Far West Water & Sewer is now asking the Arizona Corporation Commission to approve a sewer bill of about $58 per month.

The private utility serving Foothills residents had previously sought to increase its residential customers' sewer bills from $21.75 per month to $62.65, claiming poor financial health. Following analyses by the state, Far West amended its request to $57.77 per month while holding steady on the prompt need for more cash to relieve the company's fiscal struggles.

Corporation Commission staff released a recommendation in February suggesting that Far West be allowed to collect significantly more from its customers – $55.70 per month – but only after paying off several debts and coming into full compliance with the consent judgment issued by the Arizona Department of Environmental Quality in 2010 for numerous water and air quality violations.

In testimony to the Corporation Commission docketed this week, Far West consultant Ray Jones said these preconditions are unworkable.

“First and foremost, the Company acknowledges that each of the items addressed in Staff's recommendations should be resolved and that it is the Company's responsibility to resolve them. The Company would like nothing more than to be able to report that they have all been resolved,” he wrote. “However, the simple truth is that the Company doesn't have the resources to resolve the issues.”

Jones said Far West has been struggling financially for years, following more than $20 million in plant improvements, the Corporation Commission's last denial of a rate increase in 2009, the commission's determination that same year that the wastewater division was insolvent, and the company's ability to maintain sewer operations only through subsidies from its water division, additional short-term borrowings, and capital contributions.

“Placing preconditions to the implementation of rates to be approved in this proceeding do not change these facts. They only make the situation worse,” Jones said. “There is no easy answer. The only thing that will change the situation is allowing the Company to begin earning a return on its substantial investment in wastewater facilities.”

Jones added that in response to the proposed conditions, Far West has initiated contact with its creditors in an effort to arrange payment plans with the goal of eventually offering some specific post-rate implementation alternatives.

Jones also rejected ACC executive consultant Gerald Becker's suggestion that a rate increase be phased in in halves as not “feasible considering its deteriorating financial condition.”

He did accept recommendations to cut out some plant, late fee, working capital and management fees from the rate base, although he argued that some should still be considered.

One of his disagreements was over removing equipment now at the Seasons wastewater treatment plant because it wasn't in service during the state's engineering review. Jones said it was only temporarily not in service because it was being relocated from the Del Oro treatment plant, but had been in service for five years prior and it will be back in full service within a few weeks.

“This is simply unfair. Far West has already endured more than its fair share of regulatory lag with respect to this equipment,” he wrote. “Far West's customers have received substantial benefit from this equipment in the past and will continue to receive benefit from the equipment on a going forward basis.
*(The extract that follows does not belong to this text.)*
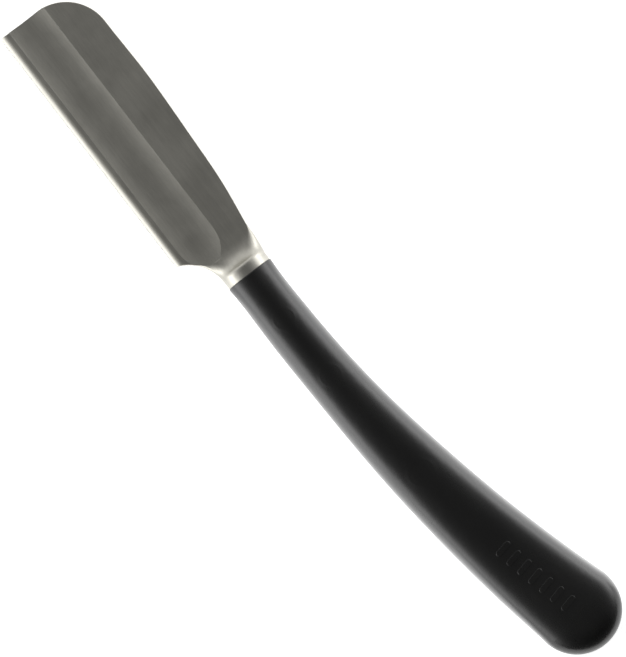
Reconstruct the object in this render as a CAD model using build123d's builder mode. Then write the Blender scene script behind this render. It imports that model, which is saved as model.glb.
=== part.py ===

As such, the cost of this equipment should be included in rate base and rates.”

He also said management fees for Andy Capestro, husband to Far West co-owner Paula Capestro and a contracted manager for the company, should be at least partially included in the rate base because Capestro's services have not been duplicative to a prior construction management firm, and they have been the full-time equivalent to a vice president of operations. To disallow them “would be unfair and unreasonable,” but he did say that half could be eliminated as a compromise.
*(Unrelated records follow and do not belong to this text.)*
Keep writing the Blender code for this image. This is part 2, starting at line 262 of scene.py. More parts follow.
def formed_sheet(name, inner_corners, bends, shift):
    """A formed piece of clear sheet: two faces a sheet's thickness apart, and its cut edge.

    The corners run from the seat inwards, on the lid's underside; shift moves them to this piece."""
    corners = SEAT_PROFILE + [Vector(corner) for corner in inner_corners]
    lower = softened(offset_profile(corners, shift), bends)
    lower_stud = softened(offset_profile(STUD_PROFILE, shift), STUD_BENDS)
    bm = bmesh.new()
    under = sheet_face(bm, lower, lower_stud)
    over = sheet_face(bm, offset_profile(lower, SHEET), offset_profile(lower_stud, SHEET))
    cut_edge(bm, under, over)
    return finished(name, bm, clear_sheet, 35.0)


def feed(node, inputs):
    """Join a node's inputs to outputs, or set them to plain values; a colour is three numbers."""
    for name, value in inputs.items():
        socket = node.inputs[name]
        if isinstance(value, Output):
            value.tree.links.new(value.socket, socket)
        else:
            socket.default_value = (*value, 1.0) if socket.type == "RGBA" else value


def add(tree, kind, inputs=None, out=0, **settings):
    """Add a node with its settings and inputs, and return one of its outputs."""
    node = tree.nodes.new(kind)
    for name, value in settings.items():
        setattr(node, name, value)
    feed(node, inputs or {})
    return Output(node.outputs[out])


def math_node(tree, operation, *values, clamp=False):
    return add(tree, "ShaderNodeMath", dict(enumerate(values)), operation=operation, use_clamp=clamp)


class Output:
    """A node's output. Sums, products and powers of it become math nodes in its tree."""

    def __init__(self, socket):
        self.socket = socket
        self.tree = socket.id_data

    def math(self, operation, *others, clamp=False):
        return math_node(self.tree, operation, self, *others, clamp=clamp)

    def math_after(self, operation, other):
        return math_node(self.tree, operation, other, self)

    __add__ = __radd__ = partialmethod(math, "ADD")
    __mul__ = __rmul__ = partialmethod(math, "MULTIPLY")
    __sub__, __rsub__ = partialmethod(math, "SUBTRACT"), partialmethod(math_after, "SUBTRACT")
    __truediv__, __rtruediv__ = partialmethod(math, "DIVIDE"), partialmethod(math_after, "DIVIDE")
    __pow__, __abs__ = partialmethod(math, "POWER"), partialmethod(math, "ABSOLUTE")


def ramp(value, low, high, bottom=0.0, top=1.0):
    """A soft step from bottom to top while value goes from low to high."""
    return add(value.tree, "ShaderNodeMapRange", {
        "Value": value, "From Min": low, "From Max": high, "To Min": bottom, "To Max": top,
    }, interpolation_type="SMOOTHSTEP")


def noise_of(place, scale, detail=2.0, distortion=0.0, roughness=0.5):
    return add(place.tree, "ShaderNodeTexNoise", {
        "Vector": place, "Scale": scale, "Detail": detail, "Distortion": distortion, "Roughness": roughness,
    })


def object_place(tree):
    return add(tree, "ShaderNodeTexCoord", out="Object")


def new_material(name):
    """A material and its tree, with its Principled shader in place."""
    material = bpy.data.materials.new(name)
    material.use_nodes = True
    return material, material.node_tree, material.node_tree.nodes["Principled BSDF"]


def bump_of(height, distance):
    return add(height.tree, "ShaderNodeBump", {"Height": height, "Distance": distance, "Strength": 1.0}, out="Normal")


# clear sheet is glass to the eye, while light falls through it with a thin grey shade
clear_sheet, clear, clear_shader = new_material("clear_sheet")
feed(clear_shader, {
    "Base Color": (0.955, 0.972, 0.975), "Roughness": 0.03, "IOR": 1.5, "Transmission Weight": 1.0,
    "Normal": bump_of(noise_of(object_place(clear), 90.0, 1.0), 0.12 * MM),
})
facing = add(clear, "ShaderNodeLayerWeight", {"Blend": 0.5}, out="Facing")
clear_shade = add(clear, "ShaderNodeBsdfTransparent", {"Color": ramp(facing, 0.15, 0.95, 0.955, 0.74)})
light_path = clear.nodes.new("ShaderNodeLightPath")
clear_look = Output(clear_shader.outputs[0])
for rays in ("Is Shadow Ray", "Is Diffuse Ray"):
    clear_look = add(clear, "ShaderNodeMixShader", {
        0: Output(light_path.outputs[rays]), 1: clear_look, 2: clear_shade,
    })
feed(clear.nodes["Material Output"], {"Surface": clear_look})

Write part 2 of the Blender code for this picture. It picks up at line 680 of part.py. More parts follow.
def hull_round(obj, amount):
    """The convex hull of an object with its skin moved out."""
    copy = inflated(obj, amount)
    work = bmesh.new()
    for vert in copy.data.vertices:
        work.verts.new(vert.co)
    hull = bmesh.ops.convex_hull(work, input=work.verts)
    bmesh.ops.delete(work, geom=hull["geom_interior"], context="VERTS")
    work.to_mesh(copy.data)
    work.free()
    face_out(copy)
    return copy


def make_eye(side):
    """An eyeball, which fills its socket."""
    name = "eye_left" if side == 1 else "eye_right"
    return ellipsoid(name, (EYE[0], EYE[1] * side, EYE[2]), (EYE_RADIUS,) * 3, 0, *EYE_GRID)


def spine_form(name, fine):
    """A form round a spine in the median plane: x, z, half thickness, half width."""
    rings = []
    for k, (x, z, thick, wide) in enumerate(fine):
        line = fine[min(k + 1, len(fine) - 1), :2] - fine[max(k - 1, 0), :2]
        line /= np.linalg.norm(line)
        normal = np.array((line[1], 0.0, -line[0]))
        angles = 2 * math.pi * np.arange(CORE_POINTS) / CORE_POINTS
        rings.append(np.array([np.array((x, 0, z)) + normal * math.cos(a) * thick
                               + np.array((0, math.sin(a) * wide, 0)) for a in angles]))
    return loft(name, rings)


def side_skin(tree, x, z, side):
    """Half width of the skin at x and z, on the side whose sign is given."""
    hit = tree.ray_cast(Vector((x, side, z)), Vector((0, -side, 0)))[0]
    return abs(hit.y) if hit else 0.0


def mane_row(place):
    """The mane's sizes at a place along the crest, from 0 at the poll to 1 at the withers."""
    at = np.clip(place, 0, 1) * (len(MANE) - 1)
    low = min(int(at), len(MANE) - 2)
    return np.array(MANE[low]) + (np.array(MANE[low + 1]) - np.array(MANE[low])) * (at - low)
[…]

While most of Jones' concessions were based on analysis by ACC's staffers, he ripped the contributions of financial and engineering experts from the Residential Utility Consumer Office, a state government-affiliated agency that represents utility customers in rate case proceedings.

He was especially critical of engineer Royce Duffett's work. He said the engineer should have evaluated the wastewater treatment plants individually instead of on a system-wide basis, that he used incorrect design capacity and that he analyzed the case using an “arbitrary” 10 percent for future growth instead of using a larger five-year growth projection (Duffett's method assumes a growth of about 700 new customers. Far West estimates between 1,100 and 1,200 new customers between 2012 and 2016).
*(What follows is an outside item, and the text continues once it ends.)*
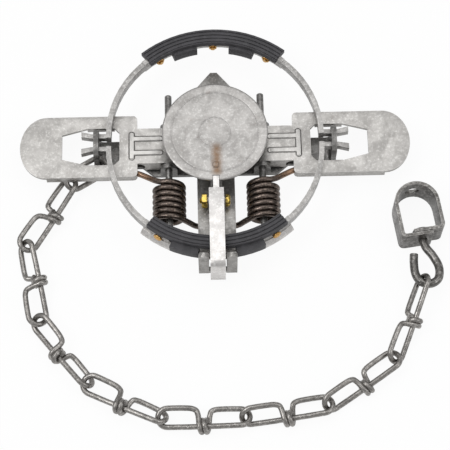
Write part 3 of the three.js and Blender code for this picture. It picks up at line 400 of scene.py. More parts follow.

“Each of these issues regarding Mr. Duffett's analysis are significant flaws and each flaw, standing alone, is sufficient to cast serious doubt on Mr. Duffett's conclusions regarding the used and usefulness of Far West's wastewater treatment plants,” he wrote. “The cumulative flaws are fatal to Mr. Duffett's conclusions. His testimony should be given no weight.”

The commissioners have not made any decisions on the matter and will not hold hearings on the rate issue until April.